Controlling the spool is the most important factor when casting. To have the spool under too much control, you will never blow up, nor will you get much distance. Not enough control and you _may_ get that LONG cast off once in a while and find yourself blowing up more times then not.

There are 3 ways to control a spool. Oil (viscosity) in the bearings, line level, and finally brakes. Oil, the thicker, the slower the bearings. The thinner, the quicker the bearings. Pretty self-explanatory.

Line level, without trying to get into a discussion about natural braking, suffice is to say the lower the line level, the less chance of blowing up. There is a point of diminishing returns though, you can lower it to the point that you start to loose distance.

Brakes, either magnets or mechanical (centrifugal) work using the same basic principle. Once the spool hits maximum rpm's, the brakes will start to slow the spool down. If the spool rotates faster then the line is paying out for too long, blow-ups occur. Brakes slow the spool down so this doesn't happen.

Each of these 3 methods I mentioned can be adjust individually, or they can be used in concert to fine tune the reel. That is personal preference. Someone new may not want to attempt to tackle changing all 3 at the same time. Learning brake settings is most likely to be the easiest way to fine tune a reel.

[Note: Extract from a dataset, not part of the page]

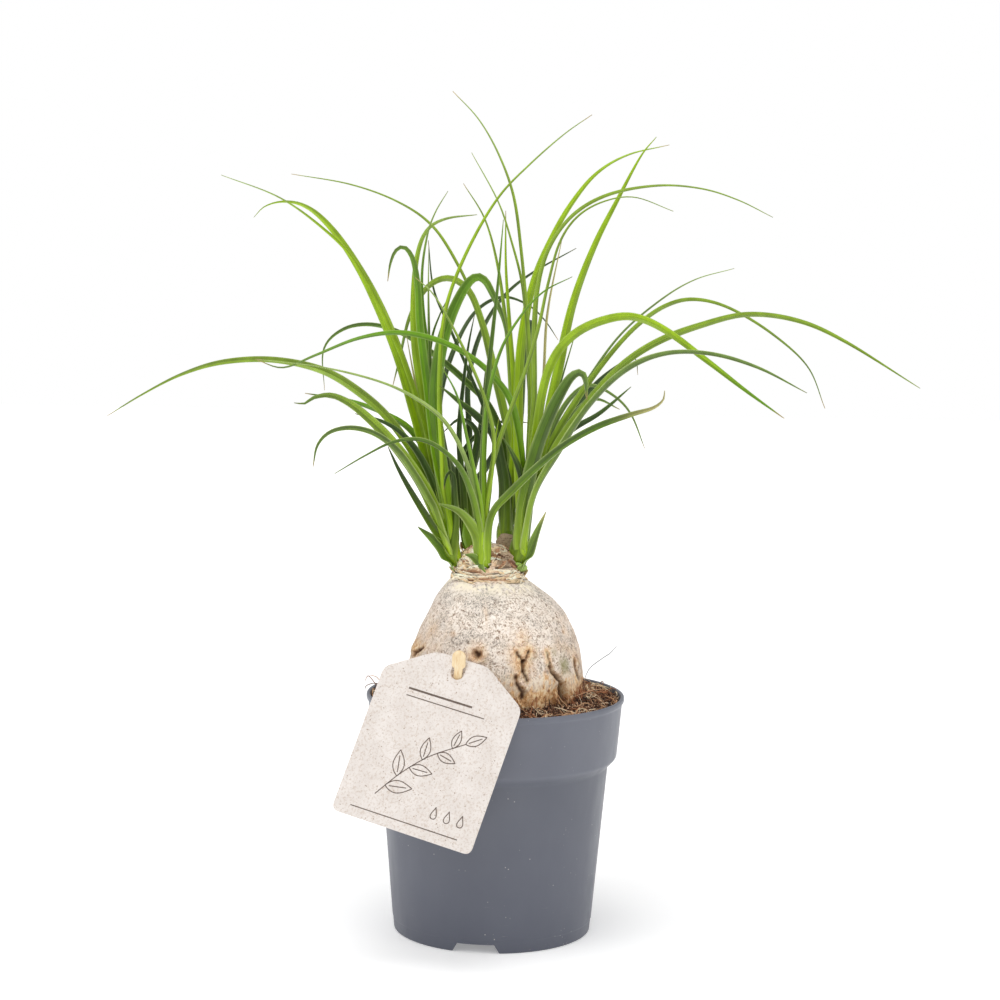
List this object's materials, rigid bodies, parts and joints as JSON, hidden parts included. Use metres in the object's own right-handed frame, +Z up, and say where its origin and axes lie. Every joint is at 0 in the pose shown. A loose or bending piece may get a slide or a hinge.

Now, all of that is to say that mags in and of themselves is not going to add distance. Your spool is not going to all the sudden run faster or longer because you added mags. They will offer control of the spool to a level that allows you to cast harder without worrying about blowing up. Knobby mags in general do offer infinite braking adjustments that mechanical brakes do not offer. 

Knobby mag kits are relatively easy to install depending on what reel you are installing them in. A flat sided ABU lends itself to easier installation then say a Saltiest 30h. You can buy the kits from various websites. if you have never seen one in person, or never played with one, I would suggest having someone do it for you, or at the very least have someone with experience walk you through the process. Knobby mags can be a permanent modification depending on how you do it and what reel you choose.

Good luck with your project. If you take your time you will have a reel that can cast in any conditions easily controlled.